--- Work required ---
Identify the lines that contain the string "Include", then copy each of them.

** begin Information shown **

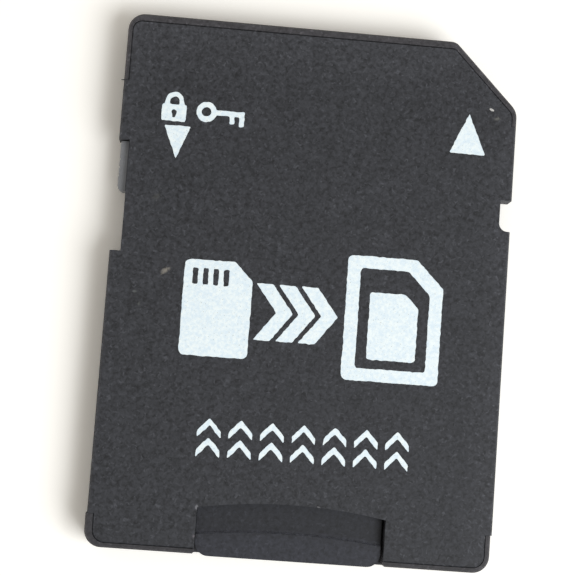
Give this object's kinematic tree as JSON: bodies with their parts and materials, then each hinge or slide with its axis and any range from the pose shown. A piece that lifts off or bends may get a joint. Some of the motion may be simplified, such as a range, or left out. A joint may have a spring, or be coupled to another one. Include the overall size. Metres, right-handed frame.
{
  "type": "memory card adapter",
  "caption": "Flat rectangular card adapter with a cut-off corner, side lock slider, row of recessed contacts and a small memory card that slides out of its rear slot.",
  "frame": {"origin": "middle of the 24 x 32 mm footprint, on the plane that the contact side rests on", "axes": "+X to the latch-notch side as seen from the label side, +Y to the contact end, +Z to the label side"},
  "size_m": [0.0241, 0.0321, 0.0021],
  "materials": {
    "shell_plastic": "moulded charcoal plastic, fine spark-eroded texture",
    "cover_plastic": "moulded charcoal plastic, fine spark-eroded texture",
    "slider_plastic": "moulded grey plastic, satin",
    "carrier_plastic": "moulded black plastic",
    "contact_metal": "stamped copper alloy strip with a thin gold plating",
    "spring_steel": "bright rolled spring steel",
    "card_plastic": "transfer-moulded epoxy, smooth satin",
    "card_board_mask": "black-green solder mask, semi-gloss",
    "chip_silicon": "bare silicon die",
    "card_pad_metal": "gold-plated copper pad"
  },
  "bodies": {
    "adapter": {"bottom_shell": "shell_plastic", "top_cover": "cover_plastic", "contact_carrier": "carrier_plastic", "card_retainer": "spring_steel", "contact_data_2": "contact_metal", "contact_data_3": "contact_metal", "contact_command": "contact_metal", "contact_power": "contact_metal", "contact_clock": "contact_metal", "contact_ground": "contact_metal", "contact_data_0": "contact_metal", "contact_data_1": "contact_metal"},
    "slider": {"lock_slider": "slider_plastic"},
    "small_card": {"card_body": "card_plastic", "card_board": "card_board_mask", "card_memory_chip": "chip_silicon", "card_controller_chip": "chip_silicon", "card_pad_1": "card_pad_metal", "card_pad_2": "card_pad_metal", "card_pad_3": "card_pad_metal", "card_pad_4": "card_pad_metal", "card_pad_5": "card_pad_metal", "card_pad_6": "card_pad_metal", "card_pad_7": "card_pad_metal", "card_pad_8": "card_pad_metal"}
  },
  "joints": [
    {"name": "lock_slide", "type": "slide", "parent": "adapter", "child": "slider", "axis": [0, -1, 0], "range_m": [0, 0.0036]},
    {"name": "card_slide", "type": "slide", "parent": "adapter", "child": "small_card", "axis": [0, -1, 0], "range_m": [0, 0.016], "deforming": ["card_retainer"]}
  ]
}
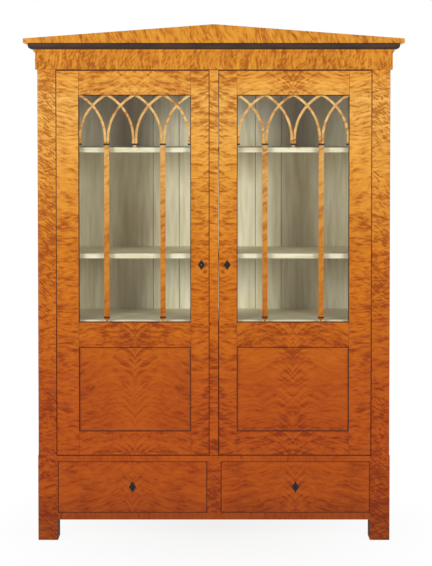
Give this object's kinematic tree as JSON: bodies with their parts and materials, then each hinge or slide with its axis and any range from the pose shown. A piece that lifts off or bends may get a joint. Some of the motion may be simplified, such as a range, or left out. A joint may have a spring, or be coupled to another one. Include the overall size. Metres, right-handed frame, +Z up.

** end Information shown **

--- Solved exercise ---
Give this object's kinematic tree as JSON: bodies with their parts and materials, then each hinge or slide with its axis and any range from the pose shown. A piece that lifts off or bends may get a joint. Some of the motion may be simplified, such as a range, or left out. A joint may have a spring, or be coupled to another one. Include the overall size. Metres, right-handed frame.
Give this object's kinematic tree as JSON: bodies with their parts and materials, then each hinge or slide with its axis and any range from the pose shown. A piece that lifts off or bends may get a joint. Some of the motion may be simplified, such as a range, or left out. A joint may have a spring, or be coupled to another one. Include the overall size. Metres, right-handed frame, +Z up.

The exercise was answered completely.